The centerpiece of the legislation is an extensive list of “sensitive places” where firearms may not be carried, including by concealed-carry licensees. These include all of Times Square, public parks, entertainment venues, houses of worship, public transportation vehicles and facilities, bars and restaurants that serve alcohol, and all other private property, unless the property owner opts-in to recognizing the right with conspicuous signage. Those, however, are just some of the lowlights.

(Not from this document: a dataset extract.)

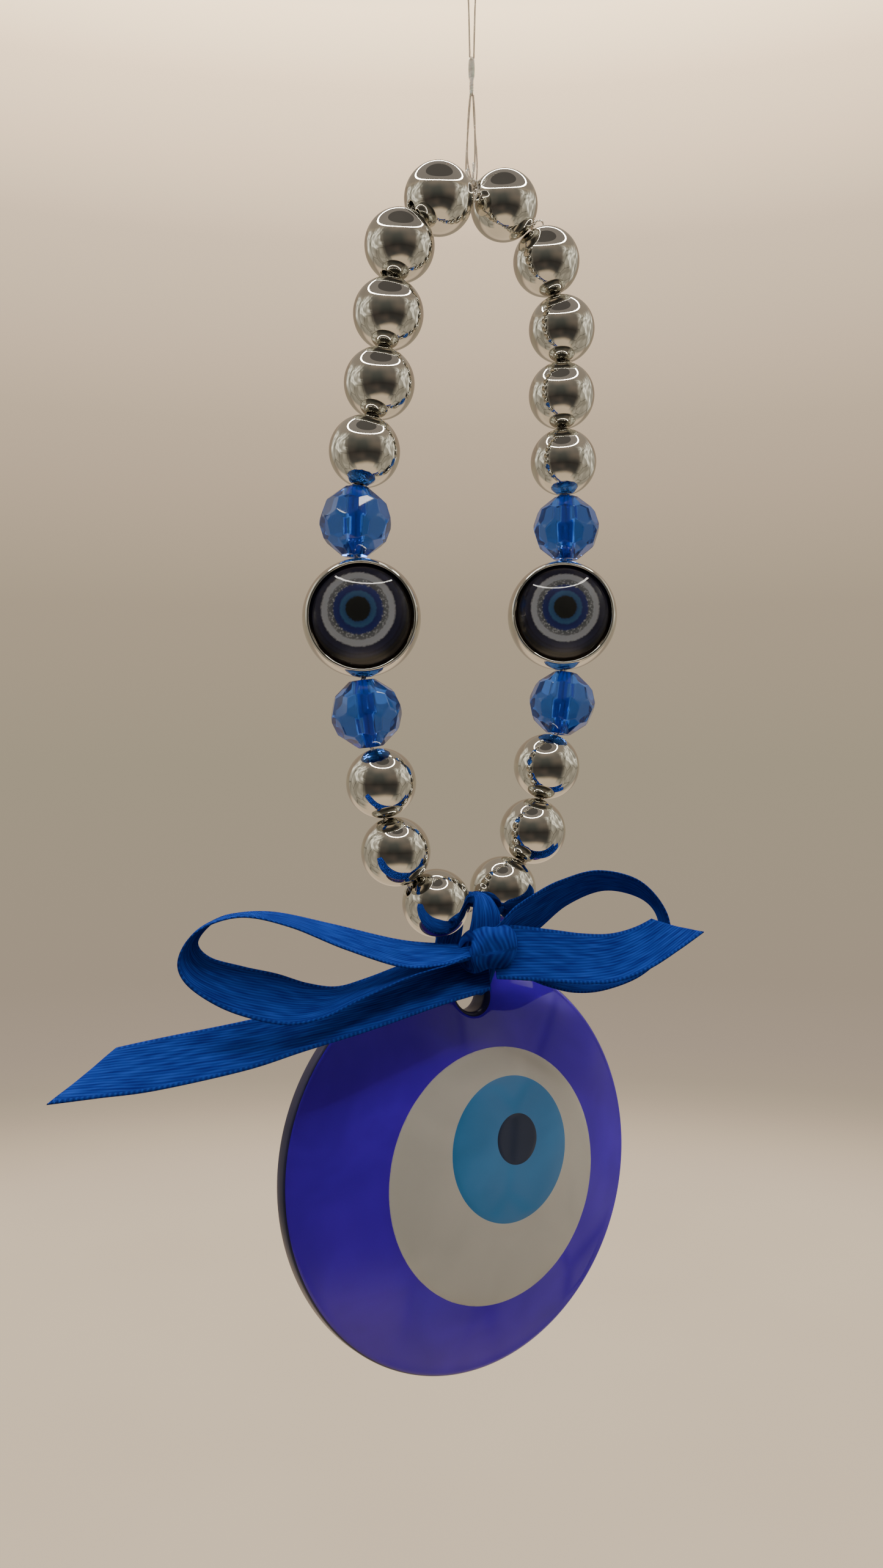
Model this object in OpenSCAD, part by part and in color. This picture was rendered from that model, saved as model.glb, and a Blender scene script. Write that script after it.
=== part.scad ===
// Hanging evil eye ornament: a closed string of beads on a nylon thread, with a
// glass eye slung under it on a bowed satin ribbon.
// Frame: origin at the top of the thread's hanging loop, +Z up, front of the eye towards -Y.

/* [Beads] */
// Diameter of a silvered bead and of a faceted bead
bead_d = 12; // [11:0.5:13]
// Diameter of an eye bead across its ring
eye_bead_d = 20; // [18:0.5:21]
// Depth of an eye bead's ring, front to back
eye_ring_depth = 8; // [7:0.5:9]
// Height of the clear dome over each face of an eye bead
eye_dome_h = 2.4; // [1.5:0.1:3]
// Diameter of the hole through a bead
bead_hole_d = 2.4; // [2.2:0.1:2.6]

/* [String and thread] */
// Diameter of the clear elastic that carries the beads
string_d = 0.6; // [0.4:0.1:0.8]
// Diameter of the nylon hanging thread
thread_d = 0.3; // [0.2:0.05:0.4]
// Height from the top bead on the left to the top of the hanging loop
hang_h = 50; // [45:1:60]

/* [Ribbon] */
// Width of the satin ribbon
ribbon_w = 10; // [8:0.5:11]
// Thickness of the ribbon, with its crinkle
ribbon_t = 0.4; // [0.3:0.1:0.6]

/* [Glass eye] */
// Diameter of the glass eye
glass_d = 72; // [68:1:74]
// Thickness of the eye at its edge
glass_edge_t = 3; // [2.5:0.5:4]
// Height of the dome above the edge
glass_dome_h = 5; // [4:0.5:6]
// Diameter of the hanging hole
hole_d = 6.4; // [6:0.2:7]
// Height of the hole above the middle of the eye
hole_up = 29.5; // [29:0.5:30]

/* [Hidden] */
gap = 0.1;
string_r = string_d / 2;
thread_r = thread_d / 2;
bead_r = bead_d / 2;
eye_bead_r = eye_bead_d / 2;
glass_r = glass_d / 2;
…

The practical effect is that concealed-carry licenses will be essentially worthless in densely populated areas. And, while the law does eliminate the former “special-need” standard, licensing officials are vested with broad discretion to determine whether applicants have “the essential character, temperament and judgement necessary to be entrusted with a weapon.” This includes subjective factors such as personal interviews, character references and even mandatory disclosure of an applicant’s social-media accounts.
Similarly, guidance issued to licensing officials in California by the state’s Office of the Attorney General simply shifted the discretionary aspect of license approval from the applicant’s need to carry to determination of the applicant’s “good moral character.” The office suggested this could include consideration of such subjective factors as “honesty, trustworthiness, diligence, reliability, respect for the law, integrity, candor, discretion, observance of fiduciary duty, respect for the rights of others,” etc., etc. Meanwhile, the California legislature has been advancing its own legislation to make concealed-carry licenses more expensive, more difficult to obtain and much more heavily restricted in scope.
Despite these rebellious efforts by New York, California and others, huge progress was made with the Bruen case, and we will continue to fight these new infringements wherever they arise. While the gun-control establishment will continue to push their unconstitutional agenda, we will be there to make sure freedom prevails.
Your activism and your pro-gun votes will be needed more than ever to make this possible.